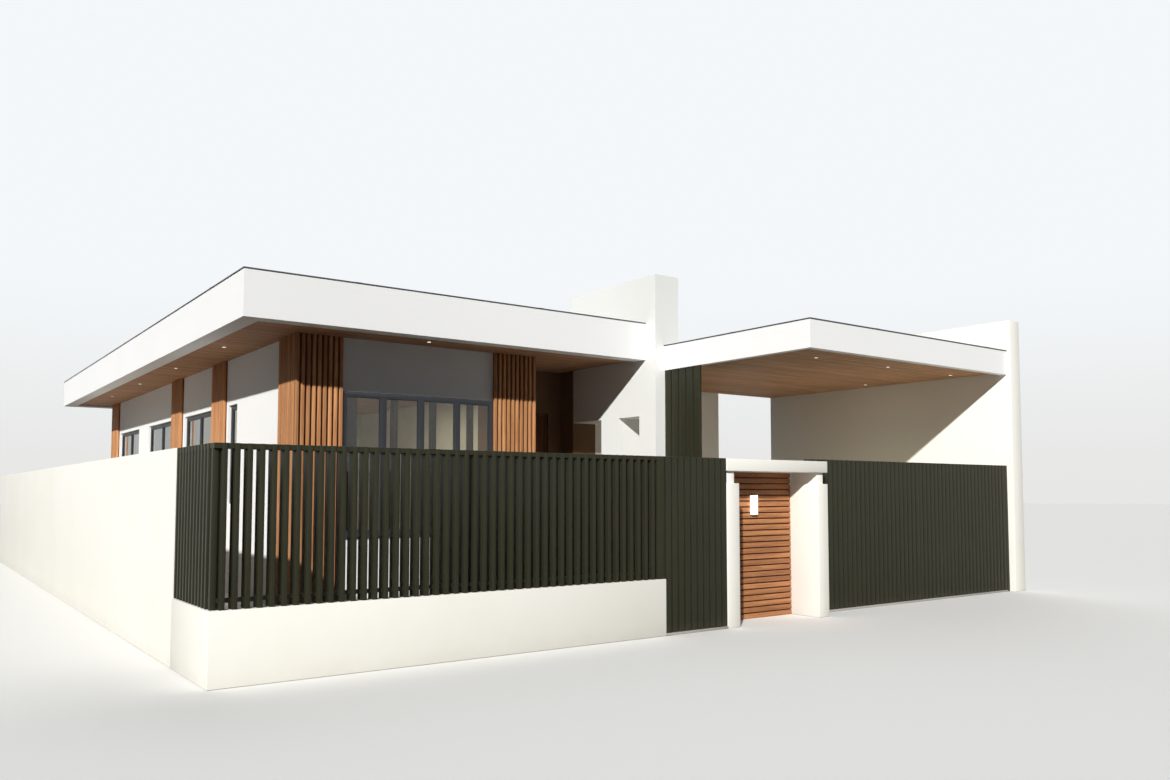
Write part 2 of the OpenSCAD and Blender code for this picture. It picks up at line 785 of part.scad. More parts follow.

==

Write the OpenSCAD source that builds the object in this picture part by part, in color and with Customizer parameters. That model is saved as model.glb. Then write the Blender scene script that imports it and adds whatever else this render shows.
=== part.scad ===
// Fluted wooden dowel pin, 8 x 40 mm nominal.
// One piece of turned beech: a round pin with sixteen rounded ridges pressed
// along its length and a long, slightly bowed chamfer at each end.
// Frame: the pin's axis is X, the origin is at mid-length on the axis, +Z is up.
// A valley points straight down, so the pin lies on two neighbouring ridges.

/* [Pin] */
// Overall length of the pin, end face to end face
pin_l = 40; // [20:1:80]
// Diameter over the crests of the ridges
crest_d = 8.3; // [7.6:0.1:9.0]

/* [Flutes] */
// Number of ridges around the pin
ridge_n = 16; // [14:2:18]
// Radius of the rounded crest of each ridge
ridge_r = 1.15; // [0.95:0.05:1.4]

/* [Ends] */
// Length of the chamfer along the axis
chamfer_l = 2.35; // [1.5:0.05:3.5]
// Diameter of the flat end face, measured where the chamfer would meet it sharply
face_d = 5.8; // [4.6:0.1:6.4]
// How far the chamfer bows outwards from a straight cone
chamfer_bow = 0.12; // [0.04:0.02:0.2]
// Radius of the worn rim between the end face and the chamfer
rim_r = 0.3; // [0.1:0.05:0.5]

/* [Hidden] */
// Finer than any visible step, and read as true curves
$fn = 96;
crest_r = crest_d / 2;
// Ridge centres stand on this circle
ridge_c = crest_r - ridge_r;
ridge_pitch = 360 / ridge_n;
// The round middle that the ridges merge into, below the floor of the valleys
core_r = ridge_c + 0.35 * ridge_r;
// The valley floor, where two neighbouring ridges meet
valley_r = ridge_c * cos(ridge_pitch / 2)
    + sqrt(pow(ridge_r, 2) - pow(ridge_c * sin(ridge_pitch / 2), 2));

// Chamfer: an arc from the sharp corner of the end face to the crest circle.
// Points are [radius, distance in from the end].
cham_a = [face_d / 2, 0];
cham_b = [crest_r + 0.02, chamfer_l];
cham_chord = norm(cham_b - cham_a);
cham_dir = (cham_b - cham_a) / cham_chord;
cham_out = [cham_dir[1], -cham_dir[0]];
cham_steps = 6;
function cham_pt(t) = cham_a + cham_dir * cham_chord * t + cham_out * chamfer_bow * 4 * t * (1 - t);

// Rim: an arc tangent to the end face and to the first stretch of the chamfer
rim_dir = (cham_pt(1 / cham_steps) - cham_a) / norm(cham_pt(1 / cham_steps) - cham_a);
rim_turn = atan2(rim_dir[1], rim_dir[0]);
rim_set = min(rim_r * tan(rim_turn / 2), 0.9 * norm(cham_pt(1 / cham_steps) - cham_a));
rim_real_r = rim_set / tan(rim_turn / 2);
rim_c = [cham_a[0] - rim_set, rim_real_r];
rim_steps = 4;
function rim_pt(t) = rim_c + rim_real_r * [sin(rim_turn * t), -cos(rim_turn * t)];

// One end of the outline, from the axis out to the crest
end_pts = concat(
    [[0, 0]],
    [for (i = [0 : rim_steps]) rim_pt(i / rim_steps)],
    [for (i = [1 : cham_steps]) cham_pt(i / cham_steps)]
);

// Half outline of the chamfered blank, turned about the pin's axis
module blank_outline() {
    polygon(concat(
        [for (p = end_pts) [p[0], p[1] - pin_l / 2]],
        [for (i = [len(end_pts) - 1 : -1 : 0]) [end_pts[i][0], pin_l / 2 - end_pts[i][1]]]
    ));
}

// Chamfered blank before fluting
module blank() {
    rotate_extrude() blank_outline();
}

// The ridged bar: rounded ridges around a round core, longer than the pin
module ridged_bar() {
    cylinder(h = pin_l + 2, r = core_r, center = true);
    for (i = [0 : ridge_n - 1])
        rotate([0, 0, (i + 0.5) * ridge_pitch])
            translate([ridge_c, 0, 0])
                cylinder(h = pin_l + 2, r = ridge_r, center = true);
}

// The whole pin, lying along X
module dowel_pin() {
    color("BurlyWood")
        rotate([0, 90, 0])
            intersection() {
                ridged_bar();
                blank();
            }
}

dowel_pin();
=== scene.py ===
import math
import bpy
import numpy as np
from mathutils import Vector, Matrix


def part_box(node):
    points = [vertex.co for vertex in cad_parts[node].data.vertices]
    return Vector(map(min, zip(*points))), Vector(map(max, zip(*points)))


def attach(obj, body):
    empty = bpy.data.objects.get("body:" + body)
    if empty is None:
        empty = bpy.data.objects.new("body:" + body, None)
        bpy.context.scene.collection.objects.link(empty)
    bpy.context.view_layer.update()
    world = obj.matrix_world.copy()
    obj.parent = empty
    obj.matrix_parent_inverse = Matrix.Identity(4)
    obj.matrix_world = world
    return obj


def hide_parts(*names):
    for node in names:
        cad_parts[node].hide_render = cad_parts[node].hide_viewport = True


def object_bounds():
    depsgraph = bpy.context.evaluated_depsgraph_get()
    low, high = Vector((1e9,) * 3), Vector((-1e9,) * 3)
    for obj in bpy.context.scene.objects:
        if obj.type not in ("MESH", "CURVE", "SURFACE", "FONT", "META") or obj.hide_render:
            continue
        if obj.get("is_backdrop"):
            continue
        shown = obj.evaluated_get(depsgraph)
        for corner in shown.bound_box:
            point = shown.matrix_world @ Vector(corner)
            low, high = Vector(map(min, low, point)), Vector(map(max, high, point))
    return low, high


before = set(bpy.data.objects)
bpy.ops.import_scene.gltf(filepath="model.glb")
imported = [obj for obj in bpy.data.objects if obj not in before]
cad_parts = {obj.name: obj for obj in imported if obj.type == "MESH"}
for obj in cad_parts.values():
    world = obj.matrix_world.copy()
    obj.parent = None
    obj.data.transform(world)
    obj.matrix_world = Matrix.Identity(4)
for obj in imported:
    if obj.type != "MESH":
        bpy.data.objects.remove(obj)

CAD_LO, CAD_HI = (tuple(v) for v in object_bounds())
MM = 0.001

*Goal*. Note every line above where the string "return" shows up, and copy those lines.

*Answer below*.
    return Vector(map(min, zip(*points))), Vector(map(max, zip(*points)))
    return obj
    return low, high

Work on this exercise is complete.